4. Tales of Outer Suburbia (2008)
Originally published as one tale among many in Tan’s 2008 Tales from Outer Suburbia, Eric was later released as a stand-alone picture book in 2010. This gives some indication of how compelling it is within its slightness and visual restraint.
Eric is a story about the brief visit of an exchange student, narrated from the perspective of the typical suburban family that he stays with. While the text describes a familiar social exchange of one human culture meeting another, the images introduce and follow Eric, a tiny, anthropomorphic, shadow-like creature who sleeps in a teacup, as he navigates a typical Western domestic environment.
Tan tells this story through a series of small graphite sketches and Eric’s design is a feat of moderation. Tan captures the feelings of otherness, curiosity, confusion, concern, and vulnerability that can be part of the meeting of two cultures. The black and white of the sketches, nodding, among other things to the mundanity of the familiar cultural landscape, is effectively ruptured with the arrival of color in the final image of the book.
5. Rules of Summer by Shaun Tan (2013)
Rules of Summer unfolds through a sequence of fairly self-contained images and scenes. The central characters are two boys, possibly brothers. The written text of the book is a list of rules which serve as captions for the images.
The relationship between what we read and what we see in the images is as delightfully enigmatic as anywhere in Tan’s work. Are the strange scenes, involving such strange creatures, supposed to be the consequences for breaking rules? The structure is reminiscent of the inexplicable ritual laws of childhood. Tan said that each picture might be seen as a chapter of an unwritten tale that can only be elaborated in the reader’s imagination.

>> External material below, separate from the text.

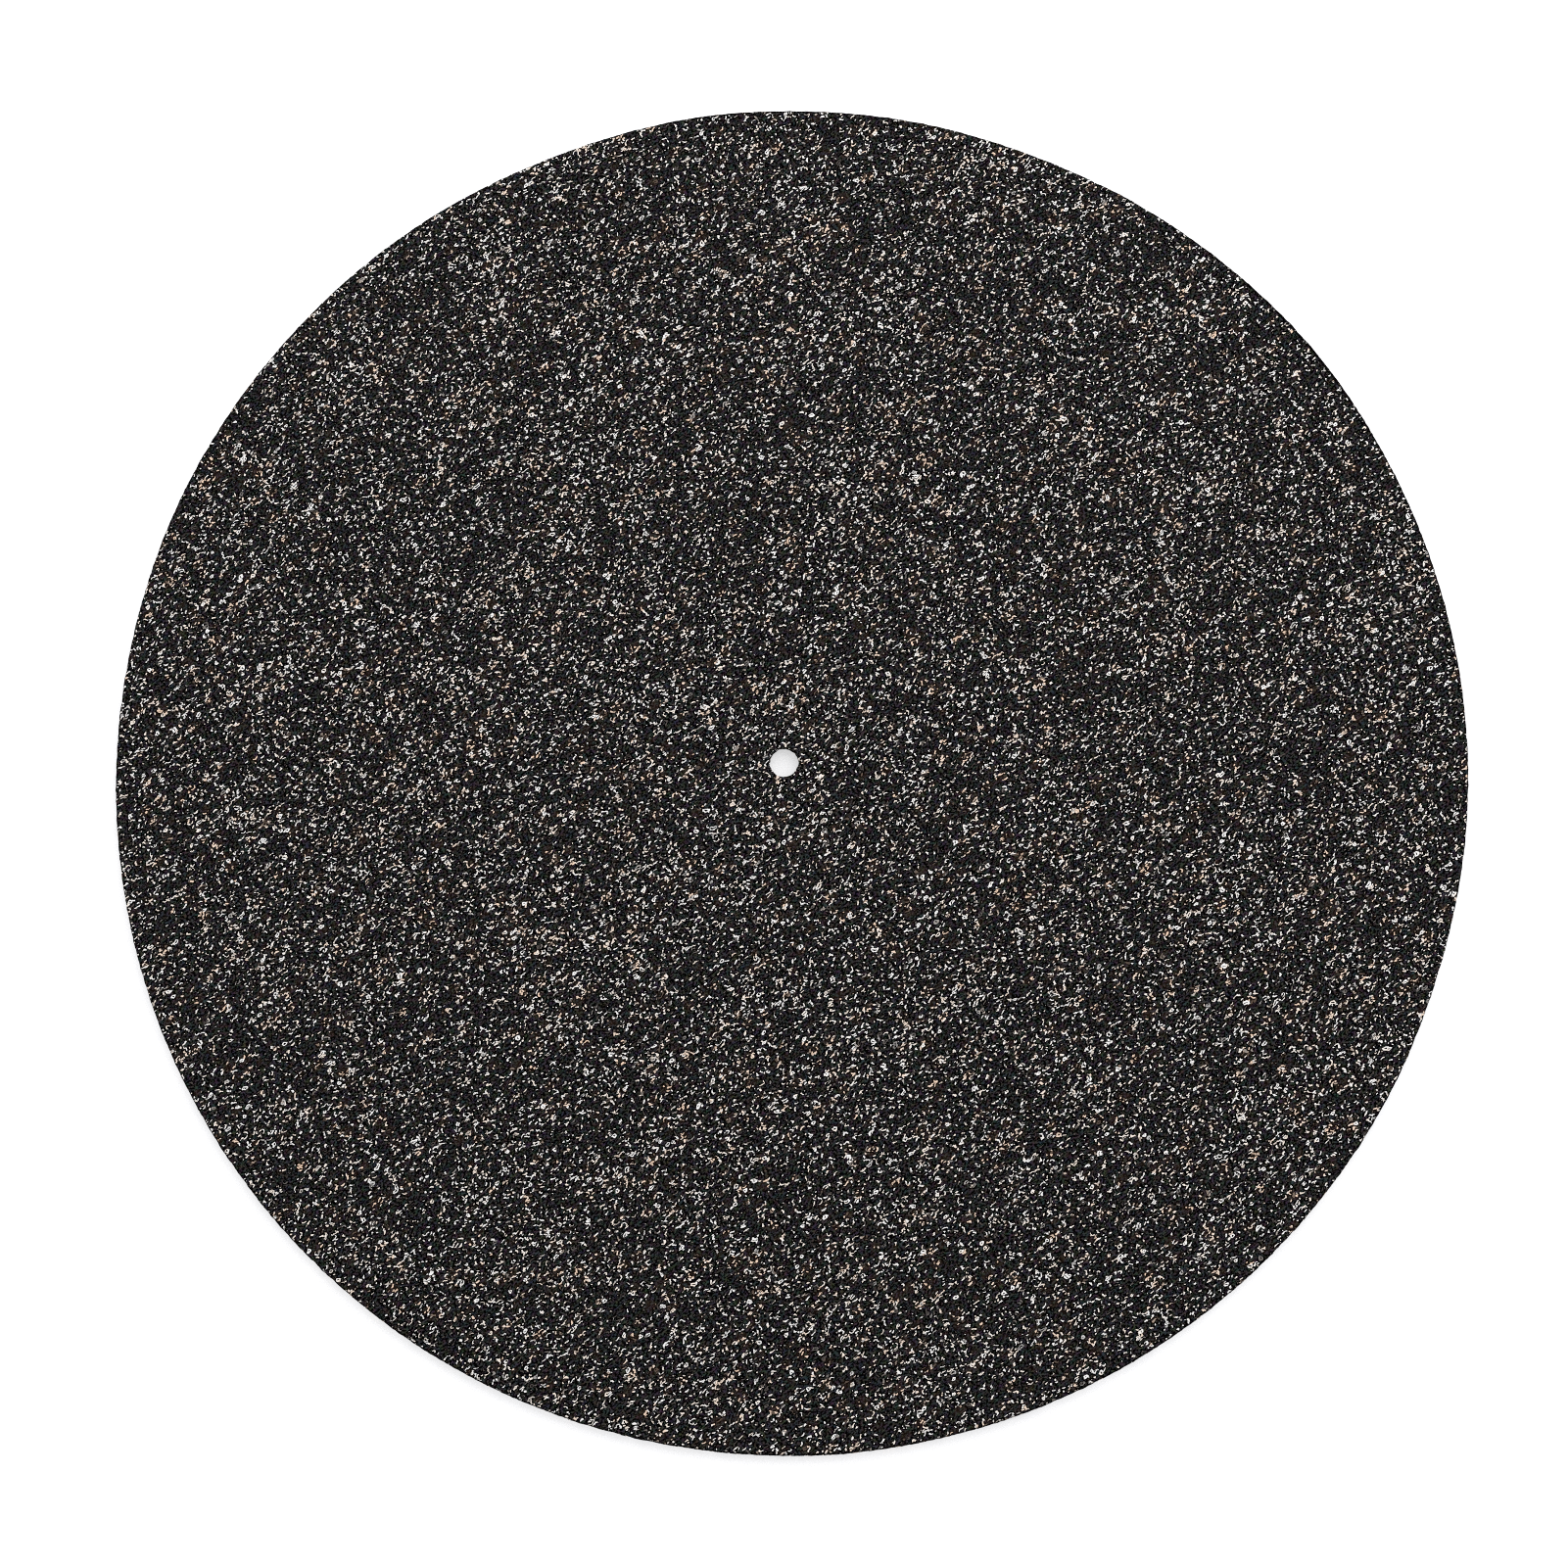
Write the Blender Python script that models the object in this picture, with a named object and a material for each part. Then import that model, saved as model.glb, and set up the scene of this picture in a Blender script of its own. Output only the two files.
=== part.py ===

The opening image of the book is hard to forget. The two boys crouch behind a wall, hiding from an enormous red bunny that appears to be hunting them. The caption reads Never leave a red sock on the clothesline, and perhaps only when you read this rule do you notice a tiny red sock in the foreground, coordinating with the rabbit monster.
According to Tan, this is one of the first images conceived for the book. Originally he had drawn a huge black dog, changing this later to the stranger and more comically ludicrous rabbit which felt more unsettling to him. It’s worth noting that there is a great diversity in the creatures and animals across Tan’s work. There are many waiting to be discovered.